Alcohol/drugs are toxic – we all know this intellectually, but our disease prevents us from seeing it’s ravaging effects on our minds, bodies, and spirits.
It’s very similar to what perpetrators do to gain control:
If a lover lured you in with false promises and initially made you feel wonderful
You’d want to continue. We’re fallible because we make important decisions based on how things feel and without regard to our well-being (we don’t protect what we don’t value). We are lulled into a false sense of security because it’s better than what we’ve known.
Seemingly overnight, the lover becomes an abuser. It demands all of our time and attention, all of our money and energy. It is beyond possessive. It takes everything we have. Progressively it destroys any sense of self. It hurts you, makes you feel numb at best. Gradually, everything feels empty. You know that it is bad for you except…
There is no more “you.” There’s just the daily hustle of the getting and the doing and the cycle gets tighter and faster as you go.
You try to break free…that’s the most dangerous of times – whether your abuse is from a person or a substance.
You struggle. You try to leave but the obstacles are many and the temptation to give up is ever present. When you stop fighting, you redirect, isolate, and implode.
You are sick and it keeps beckoning you with the promise of taking your pain away. It prays upon your fears and insecurities. It injects a bit of false hope.
It’s all a lie, but a very attractive one…the desperate desire for it to be good again…

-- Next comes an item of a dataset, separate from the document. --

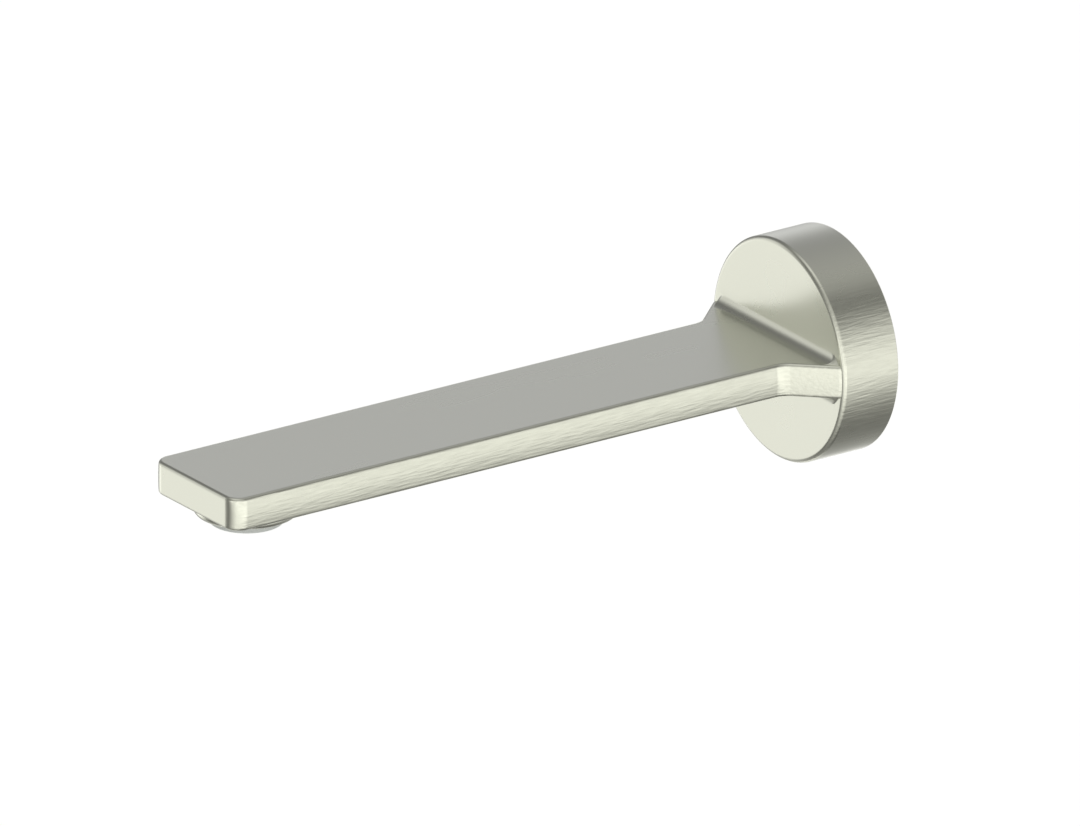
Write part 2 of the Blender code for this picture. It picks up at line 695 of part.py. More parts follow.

It gets increasingly painful as you go. Looking back, you see the lines you swore you’d never cross. Addiction is betrayal and violation that is most often experienced by those who have a long history of being betrayed and violated.

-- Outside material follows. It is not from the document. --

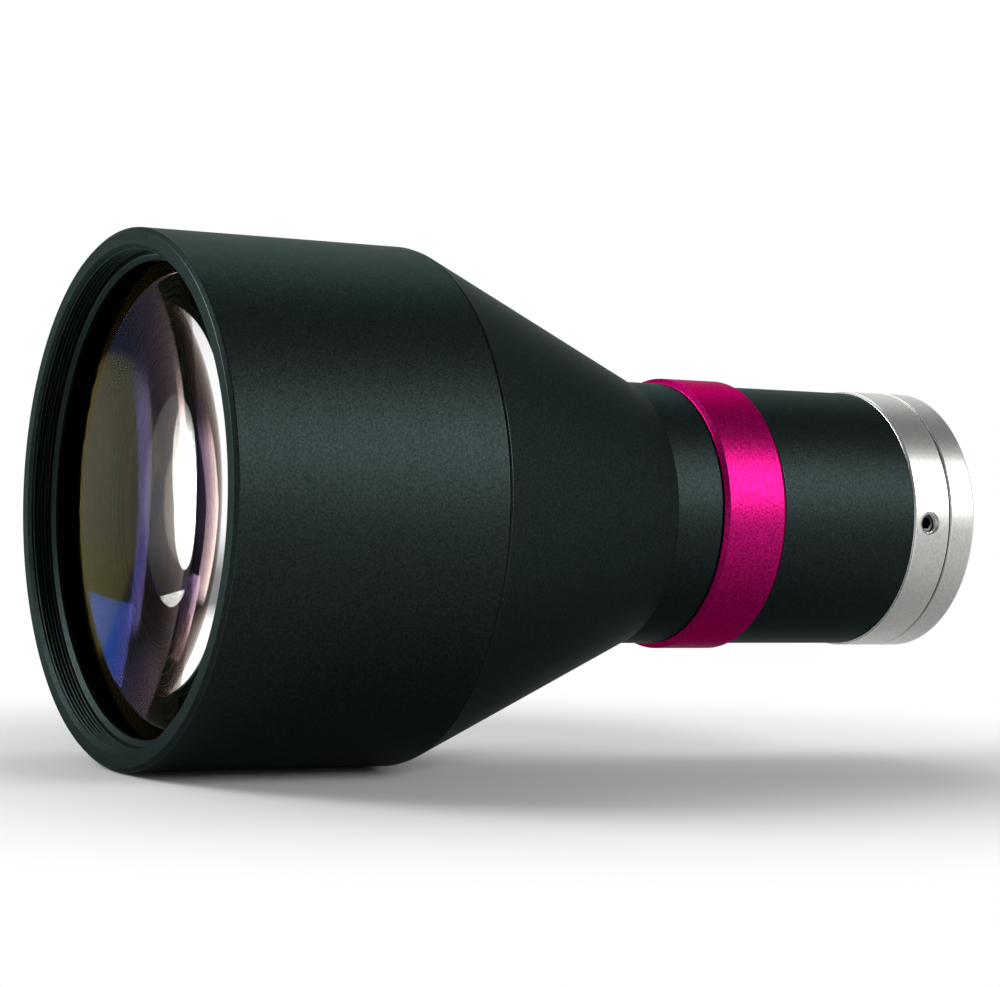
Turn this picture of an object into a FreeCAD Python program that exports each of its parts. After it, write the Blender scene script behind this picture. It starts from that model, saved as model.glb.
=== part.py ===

You’re ashamed of having been deceived. This is piled upon the shame you already held. Too many of us despair that we are hopeless. That false beliefs alone can seal our fate.
As long as we remain vertical and breathing, recovery remains possible. We come to accept the responsibilities of healing and change. Accountability and willingness are everything. Focus on getting better, not on how you got here.
Recovery requires being true to self, in a time where the only sense of self we have is of someone who is not worthy of a good life. This is the leap of faith required: others just like me attained abstinence and change – so I can too.
Recovery (from addiction, abuse, trauma, or other horrible things that happen to good people) is one of the hardest things a human being can do. We must not succumb to the overwhelming desire to go back. I have seen folks make great strides in part by writing a goodbye letter to their abuser or their drug of choice. There’s no need to send it, the goal is conviction. The result is a conscious and daily choice to be free.